Specializes in School Nurse.
On 10/9/2019 at 7:53 AM, MHDNURSE said:

Not in NJ (I'm in MA) but I just started in a new district and was shocked to learn that I get ALL my experience counted! So I am on step 12 which is the highest bracket here and I am brand new this year! It feels really nice to have all my experience and work finally be recognized. I feel like nurses really should get credit for all the years and work we put in, regardless of the specialty/area of practice.

Can you tell me which district/school you work for? I'm trying to get all my nursing years of experienced considered and am trying to find other districts that have approved previous nursing experience.
Thanks!

On 10/9/2019 at 5:28 PM, Nursemomof4 said:

Is it the same as the teachers pay scale?

It totally varies by District. For example, like I said, my district (Salem) pays on the teacher salary scale and pays for all my experience, degrees, etc. However, in the town where I live which is right next door, they only count full years of school nursing as experience. If I were working in my own district where I live, I would be making $15K less than I do now. Also, different districts have rules about maxing out at the top of the scale. I know in a couple of towns near me, nurses can only make it to Step 9 or 10, so they max out before teachers do. I would do some poking around online. A lot of salary scales for districts are posted on line and you can also read the contracts on line to see where the nurses fall.

10 hours ago, kmazur15 said:

Can you tell me which district/school you work for

Salem, MA

On 10/12/2019 at 8:30 AM, Happy Go Lucky said:

As much as I think I'd love to have my "own" school (instead of subbing), it doesn't make much sense for me at this point.

Interestingly, in both the district where I live (not work) and the neighboring district, they pay subs way more than the FT nurses. It's crazy. One district pays them $33/hr vs. FT nurses around $26-28 depending on years of employment. The other district pays almost $40/hr ? Meanwhile in my own district where I work, subs are paid an abysmal $120/day!!! So sometimes it is worth sticking with sub pay if you don't need the benefits.

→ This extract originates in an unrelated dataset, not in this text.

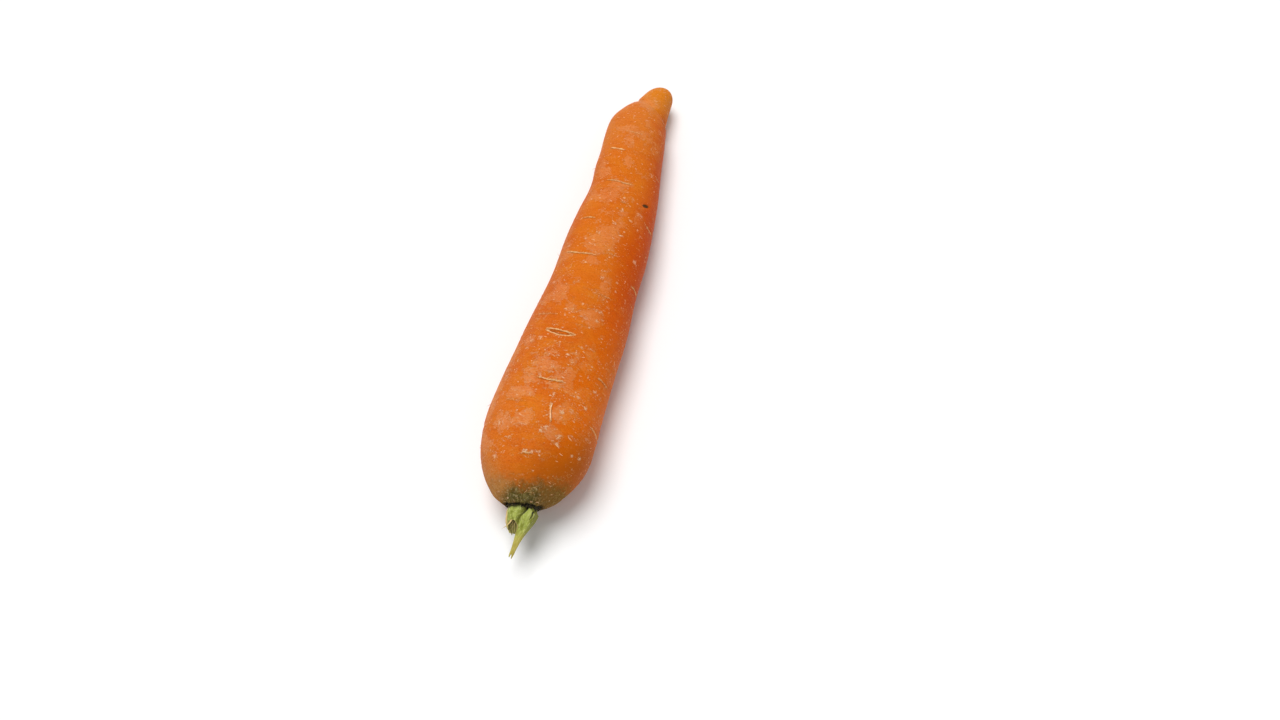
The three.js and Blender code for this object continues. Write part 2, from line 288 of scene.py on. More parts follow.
def past_groove(along, angle, middle):
    """Millimetres past a groove that slants and wavers as it runs round the root."""
    return along - middle - 0.5 * np.sin(3 * angle) - 0.2 * np.sin(9 * angle + middle)


def groove_relief(along, angle, grooves):
    """Height of grooves with raised lips."""
    relief = np.zeros_like(along)
    for middle, direction, span, depth, width in grooves:
        across = degrees_from(angle, direction) / (span / 2)
        lengthwise = past_groove(along, angle, middle) / width
        near = (np.abs(across) < 1) & (np.abs(lengthwise) < 3)
        profile = (1 - 2 * lengthwise[near] ** 2) * np.exp(-lengthwise[near] ** 2)
        relief[near] -= depth * profile * (1 - across[near] ** 2)
    return relief


def scar_lines(along, angle):
    """Millimetres from the healed line of the nearest scar, and how clearly that scar shows."""
    lines = []
    for middle, direction, span, depth, width in SCARS:
        across = degrees_from(angle, direction) / (span / 2)
        beside = past_groove(along, angle, middle)
        if width > GAPING:
            beside = np.abs(beside) - 0.4 * width * np.maximum(1 - across**2, 0)
        clear = np.clip(1.2 - across**2, 0, 1) * (np.abs(across) < 1) * min(depth / 0.36, 1)
        lines.append((beside, clear))
    middle, direction, half_length, _, slant = PINCH
    beside = np.radians(degrees_from(angle, direction + slant * (along - middle))) * PINCH_RADIUS
    lines.append((beside, np.clip(1.4 - np.abs(along - middle) / half_length, 0, 1)))

    offset = np.full_like(along, 3.0)
    shown = np.zeros_like(along)
    for beside, clear in lines:
        clear = clear * (1 - fade(1.0, 2.2, np.abs(beside)))
        nearer = clear > shown
        offset[nearer] = beside[nearer]
        shown[nearer] = clear[nearer]
    return offset, shown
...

Zero of my ten years of other nursing experience counted when i became a school nurse. I was started on step zero of the teacher salary scale. I have heard that other nearby districts give 1/2 credit for years experience; I even tried to negotiate with no luck. I do struggle with the pay cut more than I thought I would. Even though my annual salary looks okay on paper, they take out so much of each check for retirement pension and union dues.